TZL: Measuring the effectiveness of marketing is difficult to do using hard metrics for ROI. How do you evaluate the success/failure of your firm’s marketing efforts when results could take months, or even years, to materialize? Do you track any metrics to guide your marketing plan?
RG: Yes, it’s difficult. We develop goals and metrics for all of our efforts including marketing at our end-of-year strategic plan retreat. We are improving our strategies and metrics with time, but as of now, the most useful metrics we have for tracking the success of these efforts are related to annual revenue goals, opportunities generated, and new client acquisition.
TZL: The last few years have been good for the A/E industry. Is there a downturn in the forecast, and if so, when and to what severity?
RG: Like every other market, A/E is cyclical. Yes, there will be a downturn in the near future. If the lack of interest in reinvesting in infrastructure doesn’t change soon, the downturn will come sooner than later and will be severe.
TZL: They say failure is a great teacher.
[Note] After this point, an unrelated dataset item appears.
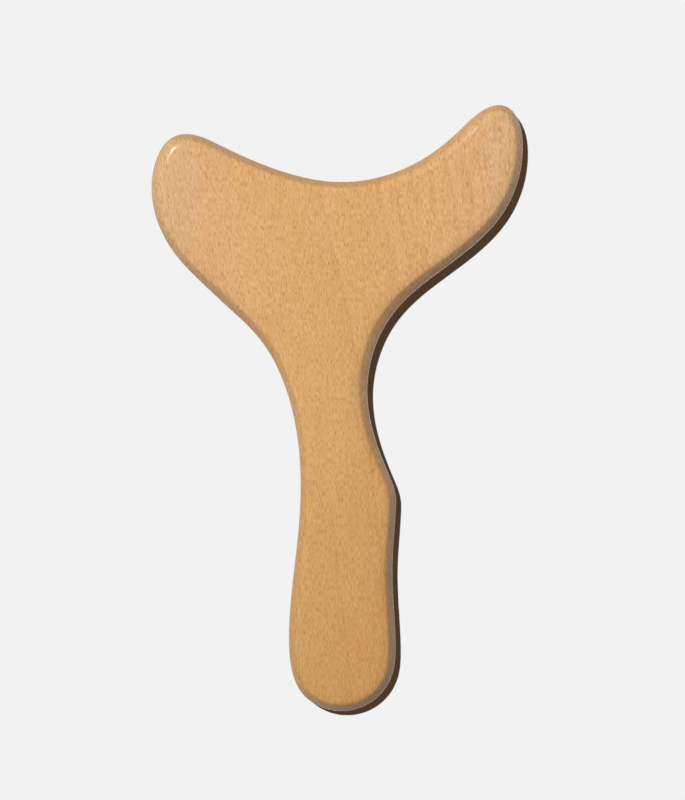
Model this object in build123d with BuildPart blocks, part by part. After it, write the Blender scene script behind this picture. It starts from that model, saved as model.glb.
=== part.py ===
"""Gua sha scraper: a flat body-massage tool cut from one board of beech.

The head has a broad lobe on the left, a slimmer and taller horn on the right, and a concave crescent
between them. A curved neck runs into the handle, which has a finger swell on its right side and a round
butt. Both faces are flat, and the whole rim is rounded over.

The outline is laid out in the handle's frame: X is the reach from the handle's centre line, Y the level
above the butt's end. The finished piece lies on its lower face, with its origin at the bottom centre of
its box, +Y towards the head and +Z up. Lengths are in millimetres and angles in degrees.
"""

import os

from build123d import *

# --- Board ---
thickness = 12.0  # flat face to flat face
edge_radius = 5.7  # round-over of the rim, the same on both faces

# --- Butt: one arc round the end of the handle ---
butt_radius = 19.4
butt_offset = 0.4  # the arc's centre lies left of the centre line
butt_left_turn = 38.0  # how far round the arc runs from the butt's end
butt_right_turn = 66.0

# --- Handle, right-hand side, each level measured from the one before it ---
flank_rise, flank_reach = 25.5, 19.2  # widest point beside the butt
waist_rise, waist_reach = 27.5, 18.1  # slight waist below the finger swell
swell_rise, swell_reach = 23.0, 19.4  # crest of the finger swell
swell_radius = 18.1
swell_lead = 2.0  # the swell's arc starts this much before its crest
swell_lean = 20.0  # and ends leaning in by this much
slope_rise, slope_reach = 14.0, 15.1  # foot of the slope above the swell
neck_rise, neck_reach = 27.7, 9.0  # deepest point of the neck

# --- Handle, left-hand side, each level measured from the one before it ---
bulge_rise, bulge_reach = 27.0, 19.5  # widest point beside the butt
taper_rise, taper_reach = 24.5, 17.6  # middle of the taper
hollow_rise, hollow_reach = 28.0, 15.3  # hollow for the palm

# --- Crescent, from the neck's level ---
crescent_rise = 74.4  # neck to the crescent's lowest point
crescent_offset = 1.0  # that point lies left of the centre line
crescent_right_run, crescent_right_rise = 23.5, 4.9  # lowest point to the right-hand quarter
crescent_left_run, crescent_left_rise = 23.2, 4.6  # lowest point to the left-hand quarter

# --- Horn, the right-hand wing ---
horn_tip_radius = 6.7
horn_tip_reach = 56.7  # centre line to the centre of the tip's arc
horn_tip_rise = 21.2  # crescent to the centre of the tip's arc
horn_tip_start, horn_tip_turn = 40.0, 60.0  # where the arc starts past upright, and how far it turns
horn_dip_run, horn_dip_drop = 14.5, 2.7  # tip's centre to where the rim turns into the crescent
horn_side_run, horn_side_drop = 8.7, 8.3  # tip's centre to the outermost point
horn_cheek_rise, horn_cheek_reach = 62.6, 57.9  # neck's level to the middle of the outer curve
horn_belly_rise, horn_belly_reach = 42.4, 36.0  # neck's level to where the underside turns outwards
horn_pit_rise, horn_pit_reach = 26.4, 18.2  # neck's level to the middle of the curve under the horn

# --- Lobe, the left-hand wing ---
lobe_tip_radius = 10.2
lobe_tip_reach = 56.8
lobe_tip_rise = 7.2
lobe_tip_start, lobe_tip_turn = 87.0, 60.0
lobe_dip_run, lobe_dip_rise = 12.8, 5.9  # tip's centre to where the rim turns into the crescent
lobe_side_run, lobe_side_drop = 12.55, 9.3
lobe_cheek_rise, lobe_cheek_reach = 53.0, 64.0
lobe_belly_rise, lobe_belly_reach = 39.2, 52.55  # upper end of the straight run under the lobe
lobe_belly_length, lobe_belly_slope = 16.0, 43.0
lobe_pit_rise, lobe_pit_reach = 18.6, 30.7  # neck's level to the start of the curve under the lobe
lobe_bend_rise, lobe_bend_reach = 8.5, 24.35  # neck's level to the middle of that curve
lobe_neck_drop, lobe_neck_reach = 14.3, 17.1  # below the neck's level, where the curve meets the handle

# --- Levels and centres worked out from the sizes above ---
waist_level = flank_rise + waist_rise
swell_level = waist_level + swell_rise
slope_level = swell_level + slope_rise
neck_level = slope_level + neck_rise
taper_level = bulge_rise + taper_rise
hollow_level = taper_level + hollow_rise
crescent_level = neck_level + crescent_rise
horn_tip = Vector(horn_tip_reach, crescent_level + horn_tip_rise)
lobe_tip = Vector(-lobe_tip_reach, crescent_level + lobe_tip_rise)
crescent_low = Vector(-crescent_offset, crescent_level)

# The rim is followed anticlockwise from the butt. Each spline leaves one arc or line and meets the next
# along its direction, at its own natural speed.
NATURAL_SPEED = (1, 1)

with BuildSketch() as outline:
    with BuildLine():
        butt = CenterArc(
            (-butt_offset, butt_radius), butt_radius, -90 - butt_left_turn, butt_left_turn + butt_right_turn
        )
        swell = CenterArc(
            (swell_reach - swell_radius, swell_level), swell_radius, -swell_lead, swell_lead + swell_lean
        )
        horn_nose = CenterArc(horn_tip, horn_tip_radius, horn_tip_start, horn_tip_turn)
        lobe_nose = CenterArc(lobe_tip, lobe_tip_radius, lobe_tip_start, lobe_tip_turn)
        lobe_belly = PolarLine(
            (-lobe_belly_reach, neck_level + lobe_belly_rise), lobe_belly_length, -lobe_belly_slope
        )
        Spline(
            butt @ 1,
            (flank_reach, flank_rise),
            (waist_reach, waist_level),
            swell @ 0,
            tangents=(butt % 1, swell % 0),
            tangent_scalars=NATURAL_SPEED,
        )
        Spline(
            swell @ 1,
            (slope_reach, slope_level),
            (neck_reach, neck_level),
            (horn_pit_reach, neck_level + horn_pit_rise),
            (horn_belly_reach, neck_level + horn_belly_rise),
            (horn_cheek_reach, neck_level + horn_cheek_rise),
            horn_tip + Vector(horn_side_run, -horn_side_drop),
            horn_nose @ 0,
            tangents=(swell % 1, horn_nose % 0),
            tangent_scalars=NATURAL_SPEED,
        )
        Spline(
            horn_nose @ 1,
            horn_tip + Vector(-horn_dip_run, -horn_dip_drop),
            crescent_low + Vector(crescent_right_run, crescent_right_rise),
            crescent_low,
            crescent_low + Vector(-crescent_left_run, crescent_left_rise),
            lobe_tip + Vector(lobe_dip_run, lobe_dip_rise),
            lobe_nose @ 0,
            tangents=(horn_nose % 1, lobe_nose % 0),
            tangent_scalars=NATURAL_SPEED,
        )
        Spline(
            lobe_nose @ 1,
            lobe_tip + Vector(-lobe_side_run, -lobe_side_drop),
            (-lobe_cheek_reach, neck_level + lobe_cheek_rise),
            lobe_belly @ 0,
            tangents=(lobe_nose % 1, lobe_belly % 0),
            tangent_scalars=NATURAL_SPEED,
        )
        Spline(
            lobe_belly @ 1,
            (-lobe_pit_reach, neck_level + lobe_pit_rise),
            (-lobe_bend_reach, neck_level + lobe_bend_rise),
            (-lobe_neck_reach, neck_level - lobe_neck_drop),
            (-hollow_reach, hollow_level),
            (-taper_reach, taper_level),
            (-bulge_reach, bulge_rise),
            butt @ 0,
            tangents=(lobe_belly % 1, butt % 0),
            tangent_scalars=NATURAL_SPEED,
        )
    make_face()

box_centre = outline.sketch.bounding_box().center()

with BuildPart() as scraper_body:
    with BuildSketch(Plane((-box_centre.X, -box_centre.Y, 0))):
        add(outline.sketch)
    extrude(amount=thickness)
    rim_edges = scraper_body.faces().filter_by(Axis.Z).edges()
    # Two round-overs never use up the whole wall between the faces.
    fillet(rim_edges, radius=min(edge_radius, 0.48 * thickness))

scraper_body.part.label = "scraper_body"
os.makedirs("parts", exist_ok=True)
export_step(scraper_body.part, "parts/scraper_body.step")

size = scraper_body.part.bounding_box().size
volume_cm3 = scraper_body.part.volume / 1000
print(f"scraper_body: {size.X:.1f} x {size.Y:.1f} x {size.Z:.1f} mm, {volume_cm3:.1f} cm3")
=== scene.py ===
"""Gua sha scraper: the dressed model of a flat body-massage tool cut from one board of beech.

The body is modelled afresh over the solid, with the same outline and thickness. Its rim has a
leaning flank, a soft shoulder and the small unevenness of hand sanding, and the wood is plain beech
under a clear lacquer. Lengths are in metres, except in the wood's pattern, which is laid out in
millimetres.
"""

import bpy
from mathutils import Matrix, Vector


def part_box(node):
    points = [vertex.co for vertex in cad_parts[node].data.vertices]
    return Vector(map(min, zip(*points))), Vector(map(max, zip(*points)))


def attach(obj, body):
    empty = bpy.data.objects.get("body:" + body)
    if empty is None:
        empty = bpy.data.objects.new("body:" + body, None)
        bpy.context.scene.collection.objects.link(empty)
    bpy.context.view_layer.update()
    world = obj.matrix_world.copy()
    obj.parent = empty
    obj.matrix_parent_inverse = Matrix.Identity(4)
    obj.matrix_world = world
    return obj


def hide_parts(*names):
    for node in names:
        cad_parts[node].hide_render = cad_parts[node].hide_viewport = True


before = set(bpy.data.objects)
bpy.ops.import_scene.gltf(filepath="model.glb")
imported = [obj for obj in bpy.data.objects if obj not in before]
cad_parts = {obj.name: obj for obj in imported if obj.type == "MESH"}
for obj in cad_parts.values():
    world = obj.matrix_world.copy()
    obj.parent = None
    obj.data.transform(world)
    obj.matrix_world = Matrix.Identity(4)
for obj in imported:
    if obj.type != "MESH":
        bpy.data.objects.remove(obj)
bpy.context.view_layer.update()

import math

import bmesh
import bpy
from bpy.props import FloatProperty, FloatVectorProperty, PointerProperty
from mathutils import Vector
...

What’s the biggest lesson you’ve had to learn the hard way?
RG: Delegation does not excuse you from responsibility.
TZL: While M&A is always an option, there’s something to be said about organic growth. What are your thoughts on why and how to grow a firm?
RG: Organic growth is preferable to M&A. Organic growth controls the rate of growth and allows for less cultural and integration challenges than the alternative by allowing you to hire team members who believe in the same mission, core values, and culture.
TZL: Do you use historical performance data or metrics to establish project billable hours and how does the type of contract play into determining the project budget?
RG: We use historical data as a base and make adjustments for complexity, client, and risk. We estimate project budgets the same way for all contracts, except we may add more project management time if the client needs lots of back up in terms of timesheets, expenses, or reports.
TZL: What’s your prediction for 2018?
RG: It may not end up as great as it started.